Written exercise:
Set down only the lines running from the one with "for name, shapes" to the one with "node tree with", both lines included, exactly as they stand, please.

++++ Provided material ++++

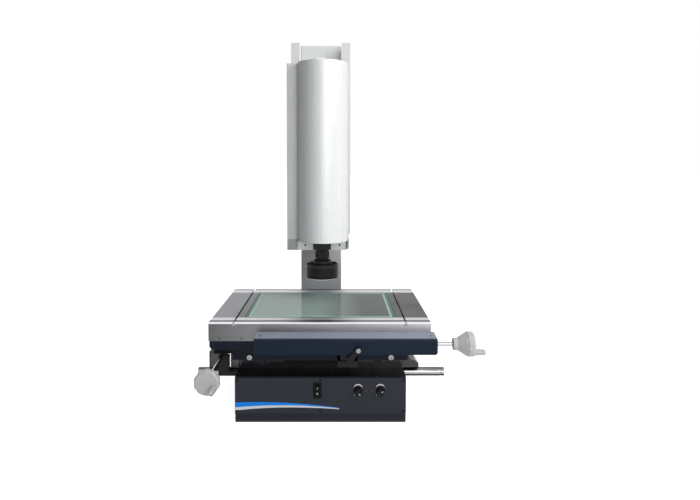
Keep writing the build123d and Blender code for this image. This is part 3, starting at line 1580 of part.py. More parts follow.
# Every node and its solids
parts = {
    "base_casting": [make_base_casting()],
    "bottom_cover": [make_bottom_cover()],
    "front_panel": [make_front_panel()],
    "panel_screws": make_panel_screws(),
    "switch_bezel": [make_switch_bezel()],
    "power_rocker": [make_power_rocker()],
    "contour_knob": [make_knob("contour_knob")],
    "surface_knob": [make_knob("surface_knob")],
    "light_controls": make_potentiometers() + [make_control_board()],
    "limit_lamps": make_limit_lamps(),
    "power_supply": [make_power_supply()],
    "rear_connectors": [make_mains_inlet()] + make_data_sockets(),
    "carrying_bars": make_carrying_bars(),
    "way_frame": [make_way_frame(), make_travel_stop()],
    "cap_screws": make_way_screws() + make_column_bolts(),
    "y_rails": make_y_rails(),
    "y_scale": [make_y_scale()],
    "contour_light": [make_contour_light()],
    "contour_lens": [make_contour_lens()],
    "y_rod_bearings": make_y_rod_bearings(),
    "y_rod": [make_y_rod(), along_y(make_crank_pin(), y_crank_angle)],
    "y_handwheel": [along_y(make_handwheel(), y_crank_angle)],
    "y_crank_handle": [along_y(make_crank_handle(), y_crank_angle)],
    "saddle": [make_saddle()],
    "y_runners": make_y_runners() + [make_y_reader()],
    "x_rails": make_x_rails(),
    "x_scale": [make_x_scale()],
    "y_cover": [make_y_cover()],
    "y_nut": [make_y_nut()],
    "x_nut": [make_x_nut(), make_lever_pin()],
    "release_lever": [make_release_lever()],
    "lever_grip": [make_lever_grip()],
    "table_frame": [make_table_frame()],
    "stage_glass": [make_stage_glass()],
    "table_fittings": make_slot_stops() + make_x_box_screws(),
    "sub_plate": [make_sub_plate()],
    "x_runners": make_x_runners() + [make_x_reader()],
    "x_box": [make_x_box()],
    "x_rod_bearings": make_x_rod_bearings(),
    "x_rod": [make_x_rod(), along_x(make_crank_pin(), x_crank_angle)],
    "x_handwheel": [along_x(make_handwheel(), x_crank_angle)],
    "x_crank_handle": [along_x(make_crank_handle(), x_crank_angle)],
    "column": [make_column(), make_column_cap()],
    "side_covers": make_side_covers() + make_cover_brackets(),
    "z_guide": make_z_rails() + make_z_bearings(),
    "z_screw": [make_z_screw()],
    "z_motor": [make_z_motor()],
    "z_carriages": make_z_blocks() + [make_z_nut()],
    "head_frame": [make_head_frame()],
    "head_front": [make_head_front(), make_end_cap()],
    "head_panels": [make_head_panel(-1), make_head_panel(1), make_head_top()],
    "lens_plate": [make_lens_plate()],
    "head_screws": make_lens_plate_screws() + make_ring_screws(),
    "head_cover": [make_cover()],
    "lens_clamp": [make_lens_clamp()],
    "zoom_lens": [make_zoom_lens()],
    "zoom_ring": [make_zoom_ring()],
    "camera": [make_camera()],
    "ring_light": [make_ring_light(), make_ring_collar()],
    "ring_lamps": [make_ring_lamps()],
}

os.makedirs("parts", exist_ok=True)
for name, shapes in parts.items():
    solids = [solid for shape in shapes for solid in shape.solids()]
    export_step(Compound(children=solids), f"parts/{name}.step")
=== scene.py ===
"""Looks of a vision measuring machine: finishes, fine pieces, light and camera, in metres."""
import logging
import math
from dataclasses import dataclass, field
from enum import Enum
from functools import reduce
from typing import Callable, Sequence

import bmesh
import bpy
import numpy as np
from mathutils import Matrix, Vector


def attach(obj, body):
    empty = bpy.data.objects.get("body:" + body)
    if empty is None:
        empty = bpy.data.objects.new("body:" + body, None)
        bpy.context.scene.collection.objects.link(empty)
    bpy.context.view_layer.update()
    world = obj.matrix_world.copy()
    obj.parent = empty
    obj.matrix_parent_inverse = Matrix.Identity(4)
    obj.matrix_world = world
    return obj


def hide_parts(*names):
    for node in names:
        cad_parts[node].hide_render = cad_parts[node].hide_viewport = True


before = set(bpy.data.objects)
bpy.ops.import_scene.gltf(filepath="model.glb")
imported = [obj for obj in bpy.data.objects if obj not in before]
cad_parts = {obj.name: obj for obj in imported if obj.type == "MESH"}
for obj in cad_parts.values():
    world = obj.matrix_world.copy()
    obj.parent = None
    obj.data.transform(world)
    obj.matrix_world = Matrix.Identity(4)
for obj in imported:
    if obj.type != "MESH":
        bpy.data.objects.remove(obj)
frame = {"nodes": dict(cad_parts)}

log = logging.getLogger("machine")
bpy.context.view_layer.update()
PER_METRE = 1000.0  # millimetres in a metre
WELD, SLIVER = 2e-6, 1e-7  # metres: points this close are joined, edges this short are dissolved
Array = np.ndarray
Socket = bpy.types.NodeSocket
Colour = Place = tuple[float, float, float]
Pair = tuple[float, float]
Profile = Sequence[Pair]
Rule = Callable[[Array, Array, Array], Array]


class Way(Enum):
    """The axis that a grain, a turned piece or a row runs along."""

    X = 0
    Y = 1
    Z = 2


# Node graphs
class Graph:
    """A node tree with short calls for the nodes that the finishes share."""

    def __init__(self, owner: bpy.types.ID, shader: str = "Principled BSDF") -> None:
        """Starts the tree of a material or world.

        Args:
            owner: the material or world.
            shader: name of the shader that it starts with.
        """
        owner.use_nodes = True
        self.tree = owner.node_tree
        self.shader = self.tree.nodes[shader]
        self.place = self.node("TexCoord", {}).outputs["Object"]

    def node(self, kind: str, values: dict[object, object], **settings: object) -> bpy.types.Node:
        """Adds a node.

        Args:
            kind: Blender's name of the node, less its prefix.
            values: a socket, number or colour for each input, by its name or place.
            settings: the node's own settings.

        Returns:
            The node.
        """
        node = self.tree.nodes.new("ShaderNode" + kind)
        for name, setting in settings.items():
            setattr(node, name, setting)
        self.fill(node, values)
        return node

    def fill(self, node: bpy.types.Node, values: dict[object, object]) -> None:
        """Sets or joins a node's inputs.

        Args:
            node: the node.
            values: a socket, number or colour for each input, by its name or place.
        """
        for name, value in values.items():
            if isinstance(value, Socket):
                self.tree.links.new(value, node.inputs[name])
            else:
                node.inputs[name].default_value = (*value, 1.0) if node.inputs[name].type == "RGBA" else value

    def put(self, **values: object) -> None:
        """Sets or joins the shader's own inputs, with spaces in their names written as underscores."""
        self.fill(self.shader, {name.replace("_", " "): value for name, value in values.items()})

    def base(self) -> Socket:
        """Gives the socket that feeds the shader's colour."""
        return self.shader.inputs["Base Color"].links[0].from_socket

    def axis(self, way: Way) -> Socket:
        """Gives one object coordinate in metres."""
        return self.node("SeparateXYZ", {0: self.place}).outputs[way.value]

    def tint(self, colour: Socket, by: Colour) -> Socket:
        """Multiplies a colour socket by a colour."""
        return self.node("VectorMath", {0: colour, 1: by}, operation="MULTIPLY").outputs[0]

    def noise(self, scale: float, stretch: Sequence[float] = (1, 1, 1), detail: float = 3.0) -> Socket:
        """Gives a smooth random field between 0 and 1.

        Args:
            scale: lumps per metre.
            stretch: factor along each axis, so that small numbers draw the lumps out.
            detail: octaves.

        Returns:
            The value socket.
        """
        place = self.node("Mapping", {"Vector": self.place, "Scale": stretch}).outputs[0]
        values = {"Vector": place, "Scale": scale, "Detail": detail, "Roughness": 0.55}
        return self.node("TexNoise", values).outputs["Fac"]

    def maths(self, kind: str, first: object, second: object = 0.0) -> Socket:
        """Works out Blender's sum of that name from two sockets or numbers."""
        return self.node("Math", {0: first, 1: second}, operation=kind).outputs["Value"]

    def times(self, first: object, second: object) -> Socket:
        """Multiplies two sockets or numbers."""
        return self.maths("MULTIPLY", first, second)

    def span(self, value: Socket, low: float, high: float, start: float = 0.0, end: float = 1.0) -> Socket:
        """Maps the part of a field between low and high to start and end, and holds it outside."""
        values = {"Value": value, "From Min": low, "From Max": high, "To Min": start, "To Max": end}
        return self.node("MapRange", values).outputs["Result"]

    def band(self, value: Socket, low: float, high: float, soft: float) -> Socket:
        """Gives 1 between two levels of a field and 0 outside, past flanks of a soft width."""
        return self.times(self.span(value, low - soft, low), self.span(value, high, high + soft, 1.0, 0.0))

    def blend(self, factor: Socket, first: object, second: object) -> Socket:
        """Mixes two colours or colour sockets: factor 0 gives the first, 1 the second."""
        return self.node("Mix", {0: factor, 6: first, 7: second}, data_type="RGBA").outputs[2]

    def bump(self, height: Socket, depth: float) -> None:
        """Presses a height field into the shader's normal, depth in metres."""
        self.put(Normal=self.node("Bump", {"Height": height, "Distance": depth}).outputs["Normal"])

    def edges(self, radius: float) -> Socket:
        """Gives 1 on outer edges and 0 on flats, from how far a rounded normal leaves the true one.

        Args:
            radius: reach of the edge in metres.

        Returns:
            The value socket.
        """
        bevel = self.node("Bevel", {"Radius": radius}, samples=4).outputs["Normal"]
        true = self.node("NewGeometry", {}).outputs["Normal"]
        dot = self.node("VectorMath", {0: bevel, 1: true}, operation="DOT_PRODUCT").outputs["Value"]
        return self.span(self.maths("SUBTRACT", 1.0, dot), 0.02, 0.25)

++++

Full response:
for name, shapes in parts.items():
    solids = [solid for shape in shapes for solid in shape.solids()]
    export_step(Compound(children=solids), f"parts/{name}.step")
=== scene.py ===
"""Looks of a vision measuring machine: finishes, fine pieces, light and camera, in metres."""
import logging
import math
from dataclasses import dataclass, field
from enum import Enum
from functools import reduce
from typing import Callable, Sequence

import bmesh
import bpy
import numpy as np
from mathutils import Matrix, Vector


def attach(obj, body):
    empty = bpy.data.objects.get("body:" + body)
    if empty is None:
        empty = bpy.data.objects.new("body:" + body, None)
        bpy.context.scene.collection.objects.link(empty)
    bpy.context.view_layer.update()
    world = obj.matrix_world.copy()
    obj.parent = empty
    obj.matrix_parent_inverse = Matrix.Identity(4)
    obj.matrix_world = world
    return obj


def hide_parts(*names):
    for node in names:
        cad_parts[node].hide_render = cad_parts[node].hide_viewport = True


before = set(bpy.data.objects)
bpy.ops.import_scene.gltf(filepath="model.glb")
imported = [obj for obj in bpy.data.objects if obj not in before]
cad_parts = {obj.name: obj for obj in imported if obj.type == "MESH"}
for obj in cad_parts.values():
    world = obj.matrix_world.copy()
    obj.parent = None
    obj.data.transform(world)
    obj.matrix_world = Matrix.Identity(4)
for obj in imported:
    if obj.type != "MESH":
        bpy.data.objects.remove(obj)
frame = {"nodes": dict(cad_parts)}

log = logging.getLogger("machine")
bpy.context.view_layer.update()
PER_METRE = 1000.0  # millimetres in a metre
WELD, SLIVER = 2e-6, 1e-7  # metres: points this close are joined, edges this short are dissolved
Array = np.ndarray
Socket = bpy.types.NodeSocket
Colour = Place = tuple[float, float, float]
Pair = tuple[float, float]
Profile = Sequence[Pair]
Rule = Callable[[Array, Array, Array], Array]


class Way(Enum):
    """The axis that a grain, a turned piece or a row runs along."""

    X = 0
    Y = 1
    Z = 2


# Node graphs
class Graph:
    """A node tree with short calls for the nodes that the finishes share."""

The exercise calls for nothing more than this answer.